>> Begin

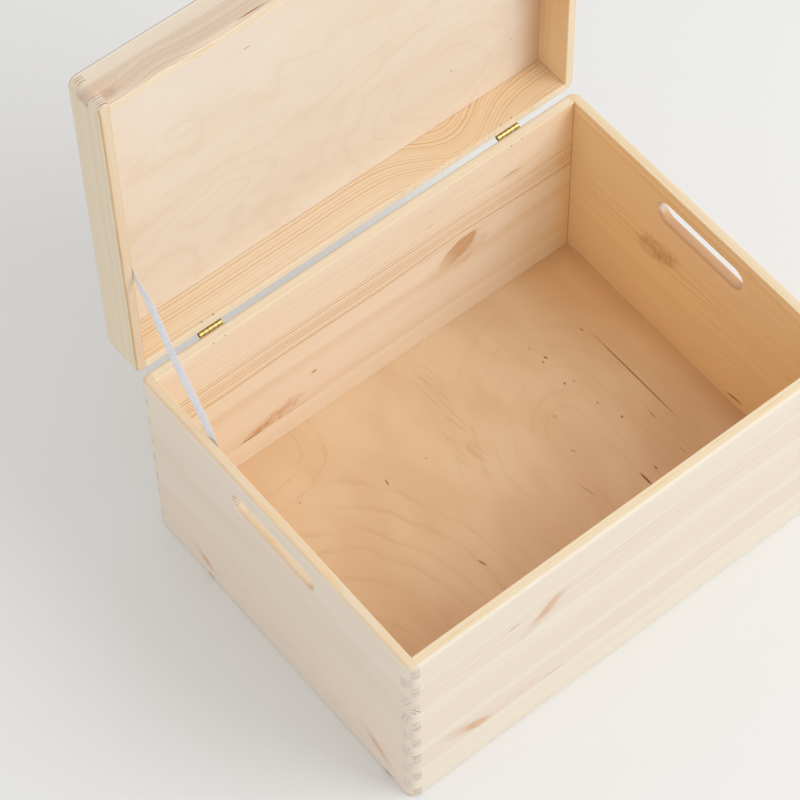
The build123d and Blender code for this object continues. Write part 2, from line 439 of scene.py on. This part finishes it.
def sanded_face(g, board):
    """Early and late wood, resin ducts and fibres."""
    tone = over_board(g.across, board.pinkness)
    cloud = noise(vector(g.along / 160, g.across / 18, g.through / 30 + board.seed), 2.0, 0.55)
    ducts = ramp(noise(vector(g.along / 4.5, g.across / 0.42, g.through / 0.42), 1.0), 0.72, 0.84)
    strands = noise(vector(g.along / 90, g.across / 2.4, g.through / 2.4 + board.seed), 2.0)
    colour = mix(tone + (cloud - 0.5) * 0.9, g.tints["early"], g.tints["pink"])
    colour = mix(g.late * g.contrast, colour, g.tints["late"])
    colour = mix(ducts * 0.13, colour, g.tints["late"])
    colour = mix(abs(g.fibre) * 0.3, colour, g.tints["late"])
    return mix(ramp(strands, 0.5, 0.75) * 0.14, colour, g.tints["late"])


def add_features(colour, g, board):
    """Colour with the board's knots, cracks, marks and glue lines."""
    for fan in board.fans:
        colour = add_fan(colour, fan, g.along, g.across, g.tints)
    for knot in board.knots:
        if knot.body:
            colour = add_knot(colour, knot, g.along, g.across, g.tints, board.crisp)
    for mark in board.marks:
        shape = oval(mark, g.along, g.across) + g.fibre * 0.5
        colour = mix(ramp(shape, 0.35, 1.0, 1.0, 0.0) * mark.strength, colour, g.tints["dark"])
    for stave in board.staves[:-1]:
        seam = ramp(abs(g.across - stave.top), 0.0, 0.5, 1.0, 0.0)
        colour = mix(seam * stave.seam, colour, g.tints["late"])
    return colour


def add_cut_faces(colour, g, board):
    """Colour with the sawn rim, a painted highlight on its eased inner edge (painted shade where its tint is
    dark) and the end grain.
    """
    side_on = ramp(abs(g.n_along), 0.6, 0.92, 1.0, 0.0)
    sawn = ramp(abs(g.n_through), 0.15, 0.65, 1.0, 0.0) * side_on
    sawn = sawn * ramp(g.across, board.rim_from, board.rim_from + 1)
    edge = mix(g.late * board.rim_rings, board.edge, SAWN_STREAK)
    for streak in board.streaks:
        shape = oval(streak, g.along, g.through) + g.fibre * 0.3
        edge = mix(ramp(shape, 0.2, 1.0, 1.0, 0.0) * streak.strength, edge, SAWN_STREAK)
    colour = mix(sawn * 0.9, colour, edge)
    on_rim = ramp(abs(g.n_across), 0.15, 0.4)
    for place, half, strength in board.rim_lines:
        near = ramp(abs(g.through - place + g.drift * 1.5), half * 0.3, half, 1.0, 0.0)
        colour = mix(near * on_rim * ramp(g.fibre, -0.2, 0.2, 0.5, 1.0) * strength, colour, RIM_LINE)
    # painted highlight on the eased inner edge; with a dark eased_tint, painted shade there instead
    tilt = g.n_through * board.inside
    eased = ramp(tilt, 0.35, 0.6) * ramp(tilt, 0.8, 0.95, 1.0, 0.0) * side_on
    colour = mix(eased * board.eased, colour, board.eased_tint)
    end_phase = part_over(g.turns * board.end_scale)
    end_line = ramp(end_phase, 0.55, 0.88) * ramp(end_phase, 0.92, 1.0, 1.0, 0.0)
    ends = mix(end_line * g.depth_of_ring * board.end_rings, *board.end_tints)
    return mix((side_on * -1 + 1) * 0.85, colour, ends)


def pine(name, board):
    """Sanded pine, cut from the log as its end grain shows."""
    m = Material(name, PINE_ROUGHNESS, board.lid)
    g = Grain(m, board)
    colour = add_features(sanded_face(g, board), g, board)
    # painted warm shade on the inner face, set by the blush curve along the board
    colour = mix(g.inner * over_board(g.along, board.blush), colour, WARM_SHADE_TINT, "MULTIPLY")
    # painted shade dims the inner face by the board's glaze; wash dims the outer face
    colour = mix(1.0, colour, mix(g.inner, board.wash, board.glaze), "MULTIPLY")
    # painted shade on the cut surface at the bottom of the slot
    colour = mix(g.in_slot, colour, SLOT_SHADE, "MULTIPLY")
    colour = add_cut_faces(colour, g, board)
    m.colour(colour)
    m.relief(g.fibre * 0.4 - g.late * g.contrast * 0.4, PINE_RELIEF)
    return m, g.inner, colour


def inner_corner(m, inner, colour, *lines):
    """Thin dark lines where the inner face meets its neighbours."""
    for axis, place in lines:
        near = ramp(abs(m.place[axis] - place), 0.1, 0.8, 1.0, 0.0)
        colour = mix(near * inner * 0.5, colour, SHADOW_LINE)
    m.colour(colour)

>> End

§ Job: Without leaving anything out, quote all the data.

§ Completed exercise:
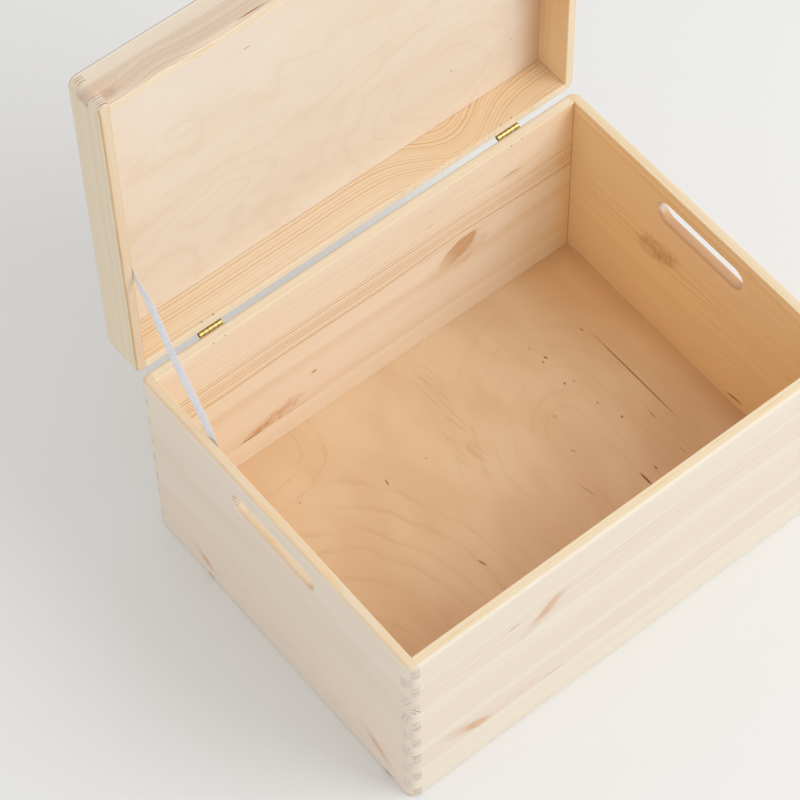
The build123d and Blender code for this object continues. Write part 2, from line 439 of scene.py on. This part finishes it.
def sanded_face(g, board):
    """Early and late wood, resin ducts and fibres."""
    tone = over_board(g.across, board.pinkness)
    cloud = noise(vector(g.along / 160, g.across / 18, g.through / 30 + board.seed), 2.0, 0.55)
    ducts = ramp(noise(vector(g.along / 4.5, g.across / 0.42, g.through / 0.42), 1.0), 0.72, 0.84)
    strands = noise(vector(g.along / 90, g.across / 2.4, g.through / 2.4 + board.seed), 2.0)
    colour = mix(tone + (cloud - 0.5) * 0.9, g.tints["early"], g.tints["pink"])
    colour = mix(g.late * g.contrast, colour, g.tints["late"])
    colour = mix(ducts * 0.13, colour, g.tints["late"])
    colour = mix(abs(g.fibre) * 0.3, colour, g.tints["late"])
    return mix(ramp(strands, 0.5, 0.75) * 0.14, colour, g.tints["late"])


def add_features(colour, g, board):
    """Colour with the board's knots, cracks, marks and glue lines."""
    for fan in board.fans:
        colour = add_fan(colour, fan, g.along, g.across, g.tints)
    for knot in board.knots:
        if knot.body:
            colour = add_knot(colour, knot, g.along, g.across, g.tints, board.crisp)
    for mark in board.marks:
        shape = oval(mark, g.along, g.across) + g.fibre * 0.5
        colour = mix(ramp(shape, 0.35, 1.0, 1.0, 0.0) * mark.strength, colour, g.tints["dark"])
    for stave in board.staves[:-1]:
        seam = ramp(abs(g.across - stave.top), 0.0, 0.5, 1.0, 0.0)
        colour = mix(seam * stave.seam, colour, g.tints["late"])
    return colour


def add_cut_faces(colour, g, board):
    """Colour with the sawn rim, a painted highlight on its eased inner edge (painted shade where its tint is
    dark) and the end grain.
    """
    side_on = ramp(abs(g.n_along), 0.6, 0.92, 1.0, 0.0)
    sawn = ramp(abs(g.n_through), 0.15, 0.65, 1.0, 0.0) * side_on
    sawn = sawn * ramp(g.across, board.rim_from, board.rim_from + 1)
    edge = mix(g.late * board.rim_rings, board.edge, SAWN_STREAK)
    for streak in board.streaks:
        shape = oval(streak, g.along, g.through) + g.fibre * 0.3
        edge = mix(ramp(shape, 0.2, 1.0, 1.0, 0.0) * streak.strength, edge, SAWN_STREAK)
    colour = mix(sawn * 0.9, colour, edge)
    on_rim = ramp(abs(g.n_across), 0.15, 0.4)
    for place, half, strength in board.rim_lines:
        near = ramp(abs(g.through - place + g.drift * 1.5), half * 0.3, half, 1.0, 0.0)
        colour = mix(near * on_rim * ramp(g.fibre, -0.2, 0.2, 0.5, 1.0) * strength, colour, RIM_LINE)
    # painted highlight on the eased inner edge; with a dark eased_tint, painted shade there instead
    tilt = g.n_through * board.inside
    eased = ramp(tilt, 0.35, 0.6) * ramp(tilt, 0.8, 0.95, 1.0, 0.0) * side_on
    colour = mix(eased * board.eased, colour, board.eased_tint)
    end_phase = part_over(g.turns * board.end_scale)
    end_line = ramp(end_phase, 0.55, 0.88) * ramp(end_phase, 0.92, 1.0, 1.0, 0.0)
    ends = mix(end_line * g.depth_of_ring * board.end_rings, *board.end_tints)
    return mix((side_on * -1 + 1) * 0.85, colour, ends)


def pine(name, board):
    """Sanded pine, cut from the log as its end grain shows."""
    m = Material(name, PINE_ROUGHNESS, board.lid)
    g = Grain(m, board)
    colour = add_features(sanded_face(g, board), g, board)
    # painted warm shade on the inner face, set by the blush curve along the board
    colour = mix(g.inner * over_board(g.along, board.blush), colour, WARM_SHADE_TINT, "MULTIPLY")
    # painted shade dims the inner face by the board's glaze; wash dims the outer face
    colour = mix(1.0, colour, mix(g.inner, board.wash, board.glaze), "MULTIPLY")
    # painted shade on the cut surface at the bottom of the slot
    colour = mix(g.in_slot, colour, SLOT_SHADE, "MULTIPLY")
    colour = add_cut_faces(colour, g, board)
    m.colour(colour)
    m.relief(g.fibre * 0.4 - g.late * g.contrast * 0.4, PINE_RELIEF)
    return m, g.inner, colour


def inner_corner(m, inner, colour, *lines):
    """Thin dark lines where the inner face meets its neighbours."""
    for axis, place in lines:
        near = ramp(abs(m.place[axis] - place), 0.1, 0.8, 1.0, 0.0)
        colour = mix(near * inner * 0.5, colour, SHADOW_LINE)
    m.colour(colour)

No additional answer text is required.